Repeat each line of the material exactly.
-- Begin Given material --
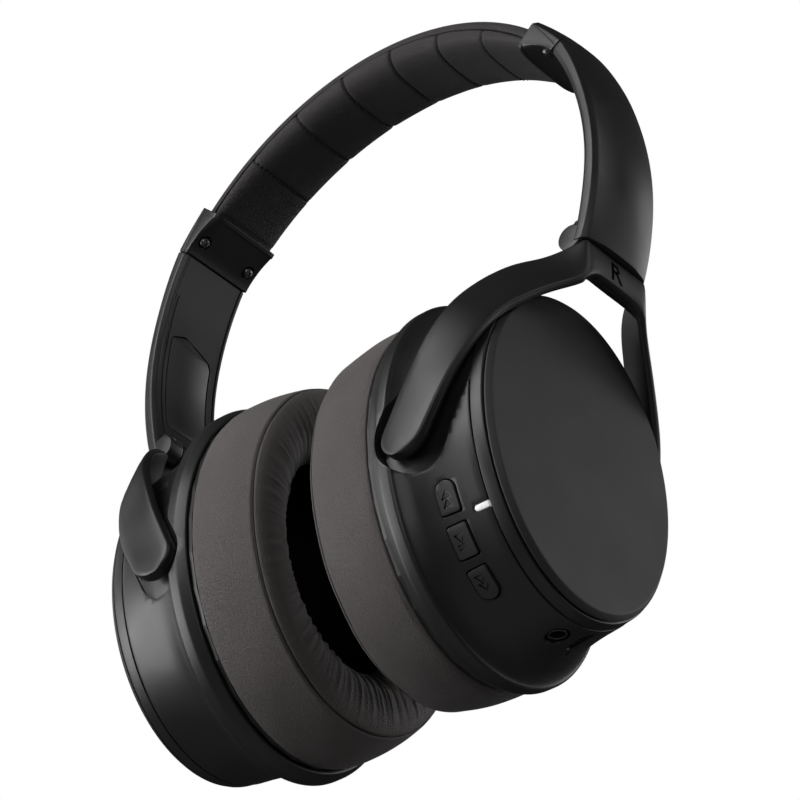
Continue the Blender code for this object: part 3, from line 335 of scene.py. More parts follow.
def copied(obj, name, place):
    copy = obj.copy()
    copy.data = obj.data.copy()
    copy.name = copy.data.name = name
    linked(copy).data.transform(place)
    return copy


def mirrored(obj, name):
    """A copy on the left-hand side with a mesh of its own."""
    start_fresh()
    copy = copied(obj, name, TO_THE_LEFT)
    copy.data.flip_normals()
    return copy


def joined(objects, name):
    only(objects[0])
    for obj in objects:
        obj.select_set(True)
    bpy.ops.object.join()
    return named(name)


# ---- finishes ----


def node(tree, kind, settings=(), **values):
    made = tree.nodes.new(kind)
    for key, value in dict(settings).items():
        setattr(made, key, value)
    for key, value in values.items():
        made.inputs[key.replace("_", " ")].default_value = value
    return made


def wire(tree, source, socket):
    tree.links.new(source, socket)


def finish(name, roughness, metallic=0.0, **sockets):
    """A new material with its shader's plain sockets set."""
    made = bpy.data.materials.new(name)
    made.use_nodes = True
    tree = made.node_tree
    shader = tree.nodes["Principled BSDF"]
    shader.inputs["Roughness"].default_value = roughness
    shader.inputs["Metallic"].default_value = metallic
    for key, value in sockets.items():
        shader.inputs[key.replace("_", " ")].default_value = value
    spot = node(tree, "ShaderNodeTexCoord").outputs["Object"]
    return made, tree, shader, spot


def texture(tree, kind, spot, settings=(), **values):
    made = node(tree, kind, settings, **values)
    wire(tree, spot, made.inputs["Vector"])
    return made


def clouded(tree, spot, **values):
    return texture(tree, "ShaderNodeTexNoise", spot, **values)


def ramp(tree, source, stops):
    made = node(tree, "ShaderNodeValToRGB")
    elements = made.color_ramp.elements
    while len(elements) < len(stops):
        elements.new(0.5)
    for element, (place, colour) in zip(elements, stops):
        element.position = place
        element.color = (*colour, 1) if len(colour) == 3 else (colour[0],) * 3 + (1,)
    wire(tree, source, made.inputs[0])
    return made.outputs[0]


def paint(tree, shader, source, stops):
    wire(tree, ramp(tree, source, stops), shader.inputs["Base Color"])


def scaled(tree, source, low, high, out_low, out_high):
    made = node(tree, "ShaderNodeMapRange", From_Min=low, From_Max=high, To_Min=out_low, To_Max=out_high)
    wire(tree, source, made.inputs["Value"])
    return made.outputs[0]


def bump(tree, shader, heights):
    """Chains (height, strength, distance) bumps into the shader."""
    normal = None
    for height, strength, distance in heights:
        made = node(tree, "ShaderNodeBump", Strength=strength, Distance=distance)
        wire(tree, height, made.inputs["Height"])
        if normal:
            wire(tree, normal, made.inputs["Normal"])
        normal = made.outputs[0]
    wire(tree, normal, shader.inputs["Normal"])


def moulded_plastic(name, dark, light, smooth, rough, grain, depth):
    """Moulded plastic: fine spark texture, faint clouds of tone and of polish from handling."""
    made, tree, shader, spot = finish(name, rough, Specular_IOR_Level=0.45)
    clouds = clouded(tree, spot, Scale=38.0, Detail=3.0)
    paint(tree, shader, clouds.outputs["Fac"], [(0.3, dark), (0.7, light)])
    polish = clouded(tree, spot, Scale=90.0, Detail=5.0)
    wire(tree, scaled(tree, polish.outputs["Fac"], 0.3, 0.7, smooth, rough), shader.inputs["Roughness"])
    spark = clouded(tree, spot, Scale=grain, Detail=2.0)
    waves = clouded(tree, spot, Scale=220.0, Detail=1.0)
    bump(tree, shader, [(spark.outputs["Fac"], depth, 0.00005), (waves.outputs["Fac"], 0.03, 0.0002)])
    return made


def leather(name, dark, light, cells, depth, roughness, sheen):
    """Leatherette: pebbled cells with creases between them, whose colour is darkened as painted shade, pores
    and slow changes of tone.
    """
    made, tree, shader, spot = finish(name, roughness, Specular_IOR_Level=0.35, Sheen_Weight=sheen,
                                      Sheen_Roughness=0.5)
    bend = clouded(tree, spot, Scale=cells * 0.7, Detail=2.0)
    mixed = node(tree, "ShaderNodeMix", {"data_type": "VECTOR"}, Factor=0.0006)
    wire(tree, spot, mixed.inputs[4])
    wire(tree, bend.outputs["Color"], mixed.inputs[5])
    pebbles = texture(tree, "ShaderNodeTexVoronoi", mixed.outputs[1],
                      {"feature": "DISTANCE_TO_EDGE"}, Scale=cells)
    crease = scaled(tree, pebbles.outputs["Distance"], 0.0, 0.16, 0.0, 1.0)
    clouds = clouded(tree, spot, Scale=45.0, Detail=4.0)
    tone = ramp(tree, clouds.outputs["Fac"], [(0.3, dark), (0.72, light)])
    # Painted shade: the base colour is darkened down to 0.45 times in the creases between the pebbles.
    painted_crease_shade = node(tree, "ShaderNodeMix", {"data_type": "RGBA", "blend_type": "MULTIPLY"}, Factor=0.6)
    wire(tree, tone, painted_crease_shade.inputs[6])
    wire(tree, ramp(tree, crease, [(0.0, (0.45,)), (0.6, (1.0,))]), painted_crease_shade.inputs[7])
    wire(tree, painted_crease_shade.outputs[2], shader.inputs["Base Color"])
    pores = clouded(tree, spot, Scale=cells * 3.0, Detail=2.0)
    wire(tree, scaled(tree, clouds.outputs["Fac"], 0.3, 0.7, roughness - 0.07, roughness + 0.07),
                   shader.inputs["Roughness"])
    bump(tree, shader, [(crease, depth, 0.00025), (pores.outputs["Fac"], depth * 0.5, 0.0001)])
    return made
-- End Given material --
The output
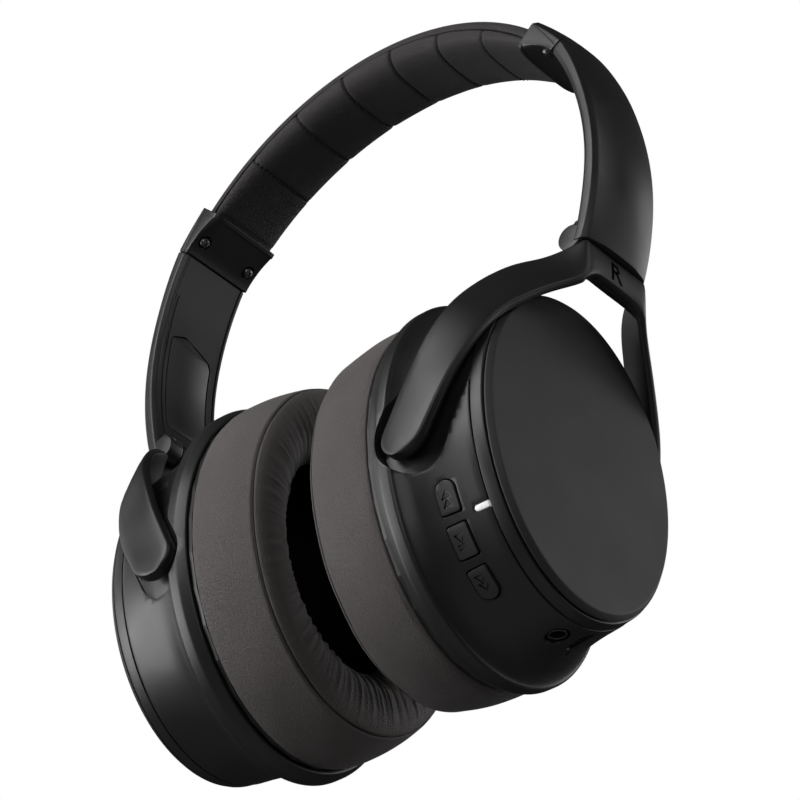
Continue the Blender code for this object: part 3, from line 335 of scene.py. More parts follow.
def copied(obj, name, place):
    copy = obj.copy()
    copy.data = obj.data.copy()
    copy.name = copy.data.name = name
    linked(copy).data.transform(place)
    return copy


def mirrored(obj, name):
    """A copy on the left-hand side with a mesh of its own."""
    start_fresh()
    copy = copied(obj, name, TO_THE_LEFT)
    copy.data.flip_normals()
    return copy


def joined(objects, name):
    only(objects[0])
    for obj in objects:
        obj.select_set(True)
    bpy.ops.object.join()
    return named(name)


# ---- finishes ----


def node(tree, kind, settings=(), **values):
    made = tree.nodes.new(kind)
    for key, value in dict(settings).items():
        setattr(made, key, value)
    for key, value in values.items():
        made.inputs[key.replace("_", " ")].default_value = value
    return made


def wire(tree, source, socket):
    tree.links.new(source, socket)


def finish(name, roughness, metallic=0.0, **sockets):
    """A new material with its shader's plain sockets set."""
    made = bpy.data.materials.new(name)
    made.use_nodes = True
    tree = made.node_tree
    shader = tree.nodes["Principled BSDF"]
    shader.inputs["Roughness"].default_value = roughness
    shader.inputs["Metallic"].default_value = metallic
    for key, value in sockets.items():
        shader.inputs[key.replace("_", " ")].default_value = value
    spot = node(tree, "ShaderNodeTexCoord").outputs["Object"]
    return made, tree, shader, spot


def texture(tree, kind, spot, settings=(), **values):
    made = node(tree, kind, settings, **values)
    wire(tree, spot, made.inputs["Vector"])
    return made


def clouded(tree, spot, **values):
    return texture(tree, "ShaderNodeTexNoise", spot, **values)


def ramp(tree, source, stops):
    made = node(tree, "ShaderNodeValToRGB")
    elements = made.color_ramp.elements
    while len(elements) < len(stops):
        elements.new(0.5)
    for element, (place, colour) in zip(elements, stops):
        element.position = place
        element.color = (*colour, 1) if len(colour) == 3 else (colour[0],) * 3 + (1,)
    wire(tree, source, made.inputs[0])
    return made.outputs[0]


def paint(tree, shader, source, stops):
    wire(tree, ramp(tree, source, stops), shader.inputs["Base Color"])


def scaled(tree, source, low, high, out_low, out_high):
    made = node(tree, "ShaderNodeMapRange", From_Min=low, From_Max=high, To_Min=out_low, To_Max=out_high)
    wire(tree, source, made.inputs["Value"])
    return made.outputs[0]


def bump(tree, shader, heights):
    """Chains (height, strength, distance) bumps into the shader."""
    normal = None
    for height, strength, distance in heights:
        made = node(tree, "ShaderNodeBump", Strength=strength, Distance=distance)
        wire(tree, height, made.inputs["Height"])
        if normal:
            wire(tree, normal, made.inputs["Normal"])
        normal = made.outputs[0]
    wire(tree, normal, shader.inputs["Normal"])


def moulded_plastic(name, dark, light, smooth, rough, grain, depth):
    """Moulded plastic: fine spark texture, faint clouds of tone and of polish from handling."""
    made, tree, shader, spot = finish(name, rough, Specular_IOR_Level=0.45)
    clouds = clouded(tree, spot, Scale=38.0, Detail=3.0)
    paint(tree, shader, clouds.outputs["Fac"], [(0.3, dark), (0.7, light)])
    polish = clouded(tree, spot, Scale=90.0, Detail=5.0)
    wire(tree, scaled(tree, polish.outputs["Fac"], 0.3, 0.7, smooth, rough), shader.inputs["Roughness"])
    spark = clouded(tree, spot, Scale=grain, Detail=2.0)
    waves = clouded(tree, spot, Scale=220.0, Detail=1.0)
    bump(tree, shader, [(spark.outputs["Fac"], depth, 0.00005), (waves.outputs["Fac"], 0.03, 0.0002)])
    return made


def leather(name, dark, light, cells, depth, roughness, sheen):
    """Leatherette: pebbled cells with creases between them, whose colour is darkened as painted shade, pores
    and slow changes of tone.
    """
    made, tree, shader, spot = finish(name, roughness, Specular_IOR_Level=0.35, Sheen_Weight=sheen,
                                      Sheen_Roughness=0.5)
    bend = clouded(tree, spot, Scale=cells * 0.7, Detail=2.0)
    mixed = node(tree, "ShaderNodeMix", {"data_type": "VECTOR"}, Factor=0.0006)
    wire(tree, spot, mixed.inputs[4])
    wire(tree, bend.outputs["Color"], mixed.inputs[5])
    pebbles = texture(tree, "ShaderNodeTexVoronoi", mixed.outputs[1],
                      {"feature": "DISTANCE_TO_EDGE"}, Scale=cells)
    crease = scaled(tree, pebbles.outputs["Distance"], 0.0, 0.16, 0.0, 1.0)
    clouds = clouded(tree, spot, Scale=45.0, Detail=4.0)
    tone = ramp(tree, clouds.outputs["Fac"], [(0.3, dark), (0.72, light)])
    # Painted shade: the base colour is darkened down to 0.45 times in the creases between the pebbles.
    painted_crease_shade = node(tree, "ShaderNodeMix", {"data_type": "RGBA", "blend_type": "MULTIPLY"}, Factor=0.6)
    wire(tree, tone, painted_crease_shade.inputs[6])
    wire(tree, ramp(tree, crease, [(0.0, (0.45,)), (0.6, (1.0,))]), painted_crease_shade.inputs[7])
    wire(tree, painted_crease_shade.outputs[2], shader.inputs["Base Color"])
    pores = clouded(tree, spot, Scale=cells * 3.0, Detail=2.0)
    wire(tree, scaled(tree, clouds.outputs["Fac"], 0.3, 0.7, roughness - 0.07, roughness + 0.07),
                   shader.inputs["Roughness"])
    bump(tree, shader, [(crease, depth, 0.00025), (pores.outputs["Fac"], depth * 0.5, 0.0001)])
    return made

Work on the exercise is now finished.